Younge, Andrew J.; Grant, Ryan E.; Laros, James H.; Levenhagen, Michael; Olivier, Stephen L.; Pedretti, Kevin; Ward, Lee

Power measurement capabilities are becoming commonplace on large scale HPC system deployments. There exist several different approaches to providing power measurements that are used today, primarily in-band and out-of-band measurements. Both of these fundamental techniques can be augmented with application-level profiling and the combination of different techniques is also possible. However, it can be difficult to assess the type and detail of measurement needed to obtain insights and knowledge of the power profile of an application. In addition, the heterogeneity of modern hybrid supercomputing platforms requires that different CPU architectures must be examined as well. This paper presents a taxonomy for classifying power profiling techniques on modern HPC platforms.
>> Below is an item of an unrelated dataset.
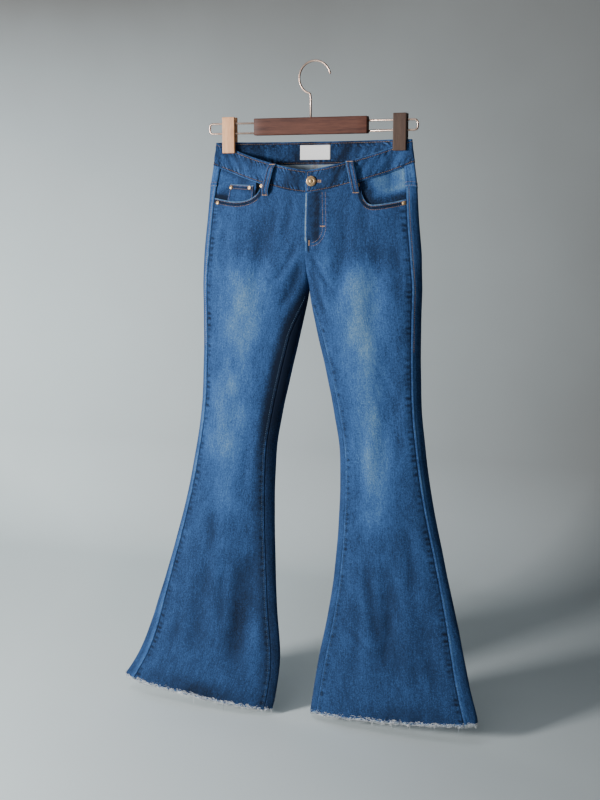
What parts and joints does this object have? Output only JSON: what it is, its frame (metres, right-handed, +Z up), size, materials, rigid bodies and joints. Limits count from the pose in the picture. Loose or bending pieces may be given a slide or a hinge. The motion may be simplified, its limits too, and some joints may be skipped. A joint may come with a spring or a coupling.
{
  "type": "flared jeans on clip hanger",
  "caption": "Blue flared jeans with raw frayed hems, empty, clipped by the waistband to a wood and wire hanger.",
  "frame": {"origin": "the highest point inside the hanger's hook, where a rail carries it", "axes": "+Z up, +X along the hanger towards the viewer's right (the wearer's left), -Y out of the garment's front"},
  "size_m": [0.7137, 0.1187, 1.1996],
  "materials": {
    "denim": "mid-blue denim, worn pale on the thighs and knees",
    "fray": "pale frayed cotton threads",
    "label_cloth": "blank white woven label",
    "antique_brass": "antiqued brass, satin",
    "dark_wood": "reddish brown stained wood, satin",
    "clip_wood": "light brown wood, satin",
    "rose_metal": "rose-bronze plated steel wire"
  },
  "bodies": {
    "root": {"front_right": "denim", "front_left": "denim", "back_right": "denim", "back_left": "denim", "yoke_right": "denim", "yoke_left": "denim", "waistband_right": "denim", "waistband_left": "denim", "waistband_back": "denim", "fly_shield": "denim", "pocket_facing_right": "denim", "pocket_facing_left": "denim", "coin_pocket": "denim", "back_pocket_right": "denim", "back_pocket_left": "denim", "belt_loop_front_right": "denim", "belt_loop_front_left": "denim", "belt_loop_back_right": "denim", "belt_loop_back_left": "denim", "belt_loop_centre": "denim", "fringe_right": "fray", "fringe_left": "fray", "label": "label_cloth", "rivet_right_inner": "antique_brass", "rivet_right_outer": "antique_brass", "rivet_left_inner": "antique_brass", "rivet_left_outer": "antique_brass", "rivet_coin_inner": "antique_brass", "rivet_coin_outer": "antique_brass", "button": "antique_brass", "bar": "dark_wood", "clip_right_front_jaw": "clip_wood", "clip_right_back_jaw": "clip_wood", "clip_left_front_jaw": "clip_wood", "clip_left_back_jaw": "clip_wood", "hook": "rose_metal", "rail_right": "rose_metal", "rail_left": "rose_metal", "clip_right_slide": "rose_metal", "clip_left_slide": "rose_metal"}
  },
  "joints": []
}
Three relevant HPC mini-applications are analyzed across systems of multicore and manycore nodes to examine the level of detail, scope, and complexity of these power profiles. We demonstrate that a combination of out-of-band measurement with in-band application region profiling can provide an accurate, detailed view of power usage without introducing overhead. Furthermore, we confirm the energy and power profile of these mini applications at an extreme scale with the Trinity supercomputer. This finding validates the extrapolation of the power profiling techniques from testbed scale of just several dozen nodes to extreme scale Petaflops supercomputing systems, along with providing a set of recommendations on how to best profile future HPC workloads.